§ **Description of the task**:
Return the lines from the one that contains "face around it" through the one that contains "imported = [obj", both included, exactly as written and with nothing added.

§ **Collected material**:
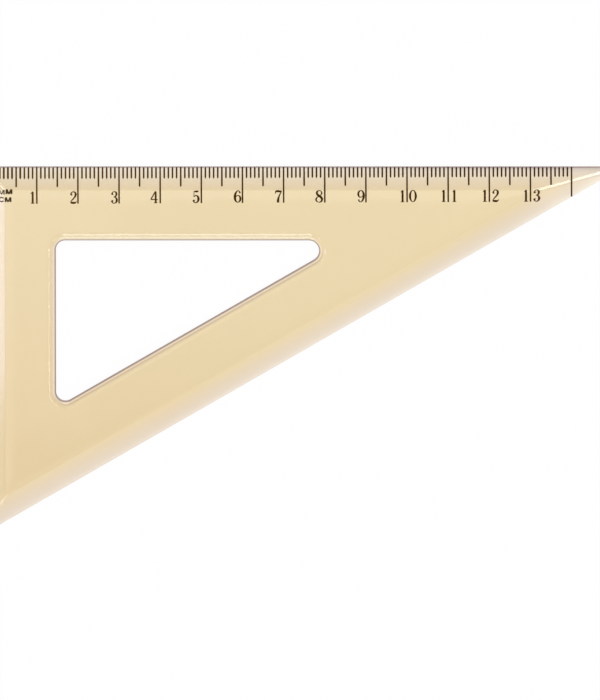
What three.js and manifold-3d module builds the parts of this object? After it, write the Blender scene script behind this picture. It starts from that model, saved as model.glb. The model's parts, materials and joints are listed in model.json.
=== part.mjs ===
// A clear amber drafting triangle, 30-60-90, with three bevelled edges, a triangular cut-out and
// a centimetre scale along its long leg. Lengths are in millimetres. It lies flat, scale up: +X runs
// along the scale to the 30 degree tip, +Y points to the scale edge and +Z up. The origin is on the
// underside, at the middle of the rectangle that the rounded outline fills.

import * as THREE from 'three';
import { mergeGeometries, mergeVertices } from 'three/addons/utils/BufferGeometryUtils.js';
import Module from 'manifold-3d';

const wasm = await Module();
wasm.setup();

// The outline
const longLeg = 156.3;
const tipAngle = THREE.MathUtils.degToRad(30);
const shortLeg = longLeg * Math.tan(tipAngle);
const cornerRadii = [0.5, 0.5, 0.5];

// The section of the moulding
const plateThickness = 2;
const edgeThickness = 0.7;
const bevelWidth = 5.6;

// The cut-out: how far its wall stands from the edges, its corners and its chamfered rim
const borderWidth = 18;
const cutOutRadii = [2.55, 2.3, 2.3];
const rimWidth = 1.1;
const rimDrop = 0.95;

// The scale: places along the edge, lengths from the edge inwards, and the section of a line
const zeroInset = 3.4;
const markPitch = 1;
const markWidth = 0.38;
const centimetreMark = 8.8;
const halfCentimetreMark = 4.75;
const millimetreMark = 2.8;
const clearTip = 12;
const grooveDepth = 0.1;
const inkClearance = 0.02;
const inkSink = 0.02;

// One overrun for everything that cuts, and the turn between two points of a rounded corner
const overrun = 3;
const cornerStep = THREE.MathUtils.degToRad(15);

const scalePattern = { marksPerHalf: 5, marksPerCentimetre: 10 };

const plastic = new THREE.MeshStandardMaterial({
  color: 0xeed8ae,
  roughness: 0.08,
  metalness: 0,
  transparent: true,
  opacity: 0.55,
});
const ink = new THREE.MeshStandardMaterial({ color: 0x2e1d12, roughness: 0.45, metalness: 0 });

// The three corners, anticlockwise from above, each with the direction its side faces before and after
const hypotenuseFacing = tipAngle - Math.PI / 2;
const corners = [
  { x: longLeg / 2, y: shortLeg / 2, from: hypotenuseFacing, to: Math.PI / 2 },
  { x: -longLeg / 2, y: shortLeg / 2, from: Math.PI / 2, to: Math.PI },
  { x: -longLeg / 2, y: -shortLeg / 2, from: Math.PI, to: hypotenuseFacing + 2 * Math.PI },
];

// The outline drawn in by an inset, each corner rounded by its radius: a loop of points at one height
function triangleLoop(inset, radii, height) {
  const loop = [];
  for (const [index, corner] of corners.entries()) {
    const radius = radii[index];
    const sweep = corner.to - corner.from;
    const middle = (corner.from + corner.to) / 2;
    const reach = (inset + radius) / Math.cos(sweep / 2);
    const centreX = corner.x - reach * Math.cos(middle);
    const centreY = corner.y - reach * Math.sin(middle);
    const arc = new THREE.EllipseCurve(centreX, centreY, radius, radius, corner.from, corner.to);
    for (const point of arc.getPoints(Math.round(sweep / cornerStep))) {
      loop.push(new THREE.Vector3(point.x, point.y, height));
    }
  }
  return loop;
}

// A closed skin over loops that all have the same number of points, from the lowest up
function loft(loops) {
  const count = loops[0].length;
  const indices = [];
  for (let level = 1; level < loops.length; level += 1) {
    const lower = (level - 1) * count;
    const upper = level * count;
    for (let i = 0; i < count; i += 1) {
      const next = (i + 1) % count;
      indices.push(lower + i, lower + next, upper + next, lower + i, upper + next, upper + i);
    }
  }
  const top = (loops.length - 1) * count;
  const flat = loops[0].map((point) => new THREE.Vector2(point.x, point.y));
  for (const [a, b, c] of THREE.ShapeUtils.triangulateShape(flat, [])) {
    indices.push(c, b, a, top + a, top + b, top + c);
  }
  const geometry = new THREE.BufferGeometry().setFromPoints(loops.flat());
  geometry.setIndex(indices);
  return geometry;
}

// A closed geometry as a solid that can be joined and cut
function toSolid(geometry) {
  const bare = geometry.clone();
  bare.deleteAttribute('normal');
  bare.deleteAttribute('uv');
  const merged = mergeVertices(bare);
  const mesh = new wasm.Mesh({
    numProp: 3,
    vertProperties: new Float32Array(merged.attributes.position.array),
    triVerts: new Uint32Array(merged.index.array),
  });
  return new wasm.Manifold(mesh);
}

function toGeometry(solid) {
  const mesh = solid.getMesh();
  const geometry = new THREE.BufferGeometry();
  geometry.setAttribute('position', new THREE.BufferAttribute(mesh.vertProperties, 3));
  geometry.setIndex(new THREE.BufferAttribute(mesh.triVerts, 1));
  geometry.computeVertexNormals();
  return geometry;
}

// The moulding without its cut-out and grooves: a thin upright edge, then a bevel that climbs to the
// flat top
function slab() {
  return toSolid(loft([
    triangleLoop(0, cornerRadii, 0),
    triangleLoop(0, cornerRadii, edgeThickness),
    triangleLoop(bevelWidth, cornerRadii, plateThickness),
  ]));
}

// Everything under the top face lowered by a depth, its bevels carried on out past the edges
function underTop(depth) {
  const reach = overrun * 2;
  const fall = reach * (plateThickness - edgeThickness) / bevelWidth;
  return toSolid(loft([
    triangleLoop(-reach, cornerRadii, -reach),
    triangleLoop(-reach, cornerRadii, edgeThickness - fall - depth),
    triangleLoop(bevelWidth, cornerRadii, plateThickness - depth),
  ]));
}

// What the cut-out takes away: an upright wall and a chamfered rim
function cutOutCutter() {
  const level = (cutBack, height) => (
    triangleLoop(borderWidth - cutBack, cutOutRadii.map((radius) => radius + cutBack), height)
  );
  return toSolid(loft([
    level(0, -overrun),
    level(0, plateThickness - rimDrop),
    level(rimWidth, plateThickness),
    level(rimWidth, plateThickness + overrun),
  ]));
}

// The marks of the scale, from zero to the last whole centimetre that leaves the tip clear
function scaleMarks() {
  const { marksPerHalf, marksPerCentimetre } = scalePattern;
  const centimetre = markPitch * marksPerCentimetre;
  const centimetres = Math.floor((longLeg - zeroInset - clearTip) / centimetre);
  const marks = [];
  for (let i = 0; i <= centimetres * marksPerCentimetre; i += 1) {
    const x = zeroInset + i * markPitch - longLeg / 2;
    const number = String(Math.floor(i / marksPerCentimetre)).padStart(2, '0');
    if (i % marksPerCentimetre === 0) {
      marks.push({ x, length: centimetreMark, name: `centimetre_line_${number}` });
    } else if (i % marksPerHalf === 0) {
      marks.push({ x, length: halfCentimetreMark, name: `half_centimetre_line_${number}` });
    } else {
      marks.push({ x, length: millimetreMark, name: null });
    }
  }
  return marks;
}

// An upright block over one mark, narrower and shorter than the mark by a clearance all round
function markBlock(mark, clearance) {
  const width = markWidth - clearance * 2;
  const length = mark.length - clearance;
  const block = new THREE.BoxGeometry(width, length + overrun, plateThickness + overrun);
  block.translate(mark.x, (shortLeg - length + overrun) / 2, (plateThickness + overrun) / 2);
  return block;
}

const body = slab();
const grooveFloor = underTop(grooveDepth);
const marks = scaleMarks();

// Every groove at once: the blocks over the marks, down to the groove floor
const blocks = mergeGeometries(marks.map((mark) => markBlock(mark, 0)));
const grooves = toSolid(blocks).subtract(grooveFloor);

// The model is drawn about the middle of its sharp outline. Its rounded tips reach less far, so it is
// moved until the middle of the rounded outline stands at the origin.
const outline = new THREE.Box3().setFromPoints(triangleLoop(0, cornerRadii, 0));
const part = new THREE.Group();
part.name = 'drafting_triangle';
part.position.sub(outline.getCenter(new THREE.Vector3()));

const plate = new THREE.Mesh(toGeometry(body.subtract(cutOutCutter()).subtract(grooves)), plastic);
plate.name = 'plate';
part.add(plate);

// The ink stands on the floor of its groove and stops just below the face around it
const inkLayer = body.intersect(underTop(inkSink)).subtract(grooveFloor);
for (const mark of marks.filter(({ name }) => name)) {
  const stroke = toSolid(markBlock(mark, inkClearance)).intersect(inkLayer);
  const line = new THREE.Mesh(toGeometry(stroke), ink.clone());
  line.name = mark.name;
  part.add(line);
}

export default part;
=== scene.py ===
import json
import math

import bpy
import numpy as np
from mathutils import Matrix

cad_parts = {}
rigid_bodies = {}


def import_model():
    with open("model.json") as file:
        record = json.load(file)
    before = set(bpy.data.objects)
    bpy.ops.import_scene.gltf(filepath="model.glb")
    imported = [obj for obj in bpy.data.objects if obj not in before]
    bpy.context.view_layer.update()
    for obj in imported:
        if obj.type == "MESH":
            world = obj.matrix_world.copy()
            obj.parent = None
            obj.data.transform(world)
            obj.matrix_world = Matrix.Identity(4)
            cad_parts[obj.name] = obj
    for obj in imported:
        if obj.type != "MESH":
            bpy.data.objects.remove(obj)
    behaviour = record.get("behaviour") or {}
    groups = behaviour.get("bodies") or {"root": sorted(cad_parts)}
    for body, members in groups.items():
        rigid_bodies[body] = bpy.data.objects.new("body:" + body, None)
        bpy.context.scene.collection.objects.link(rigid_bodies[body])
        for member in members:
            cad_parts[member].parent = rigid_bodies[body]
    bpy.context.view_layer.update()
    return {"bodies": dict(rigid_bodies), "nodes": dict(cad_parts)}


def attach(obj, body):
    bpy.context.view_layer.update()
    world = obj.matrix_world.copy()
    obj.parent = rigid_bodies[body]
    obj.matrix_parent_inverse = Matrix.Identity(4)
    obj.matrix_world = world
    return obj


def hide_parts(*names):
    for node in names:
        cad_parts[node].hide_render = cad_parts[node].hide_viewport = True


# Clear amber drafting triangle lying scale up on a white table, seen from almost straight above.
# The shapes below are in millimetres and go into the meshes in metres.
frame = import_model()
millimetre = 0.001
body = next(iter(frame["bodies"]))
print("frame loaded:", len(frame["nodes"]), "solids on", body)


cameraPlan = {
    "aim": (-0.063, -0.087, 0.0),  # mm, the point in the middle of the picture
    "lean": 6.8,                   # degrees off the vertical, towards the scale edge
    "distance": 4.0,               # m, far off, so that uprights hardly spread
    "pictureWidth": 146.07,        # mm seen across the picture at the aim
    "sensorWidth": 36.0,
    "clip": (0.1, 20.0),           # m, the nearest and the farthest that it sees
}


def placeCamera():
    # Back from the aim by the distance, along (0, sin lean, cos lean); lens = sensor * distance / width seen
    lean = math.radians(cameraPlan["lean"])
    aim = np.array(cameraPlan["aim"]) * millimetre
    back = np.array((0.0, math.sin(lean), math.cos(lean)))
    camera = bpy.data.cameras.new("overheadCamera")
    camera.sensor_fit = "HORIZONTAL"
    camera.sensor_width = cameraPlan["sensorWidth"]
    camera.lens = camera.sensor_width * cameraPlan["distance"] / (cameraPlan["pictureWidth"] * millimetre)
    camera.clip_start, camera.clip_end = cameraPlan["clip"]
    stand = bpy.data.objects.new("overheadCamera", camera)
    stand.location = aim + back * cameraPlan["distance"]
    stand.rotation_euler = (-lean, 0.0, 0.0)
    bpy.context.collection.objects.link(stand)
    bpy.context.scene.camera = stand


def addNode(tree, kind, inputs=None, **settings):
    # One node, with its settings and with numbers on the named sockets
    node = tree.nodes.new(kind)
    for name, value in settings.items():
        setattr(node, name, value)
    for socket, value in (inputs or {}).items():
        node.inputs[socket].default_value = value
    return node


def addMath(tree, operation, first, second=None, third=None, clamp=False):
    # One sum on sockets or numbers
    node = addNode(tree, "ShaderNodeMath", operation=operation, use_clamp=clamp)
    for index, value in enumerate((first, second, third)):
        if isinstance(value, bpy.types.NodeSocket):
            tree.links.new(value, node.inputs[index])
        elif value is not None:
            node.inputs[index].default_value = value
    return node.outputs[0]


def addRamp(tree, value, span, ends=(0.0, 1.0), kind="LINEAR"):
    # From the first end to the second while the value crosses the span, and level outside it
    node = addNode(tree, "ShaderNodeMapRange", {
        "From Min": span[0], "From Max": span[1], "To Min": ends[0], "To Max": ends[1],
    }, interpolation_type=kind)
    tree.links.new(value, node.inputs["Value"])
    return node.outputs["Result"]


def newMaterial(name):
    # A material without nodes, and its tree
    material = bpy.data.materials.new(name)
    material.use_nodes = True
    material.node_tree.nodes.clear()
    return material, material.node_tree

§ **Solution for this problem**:
// The ink stands on the floor of its groove and stops just below the face around it
const inkLayer = body.intersect(underTop(inkSink)).subtract(grooveFloor);
for (const mark of marks.filter(({ name }) => name)) {
  const stroke = toSolid(markBlock(mark, inkClearance)).intersect(inkLayer);
  const line = new THREE.Mesh(toGeometry(stroke), ink.clone());
  line.name = mark.name;
  part.add(line);
}

export default part;
=== scene.py ===
import json
import math

import bpy
import numpy as np
from mathutils import Matrix

cad_parts = {}
rigid_bodies = {}


def import_model():
    with open("model.json") as file:
        record = json.load(file)
    before = set(bpy.data.objects)
    bpy.ops.import_scene.gltf(filepath="model.glb")
    imported = [obj for obj in bpy.data.objects if obj not in before]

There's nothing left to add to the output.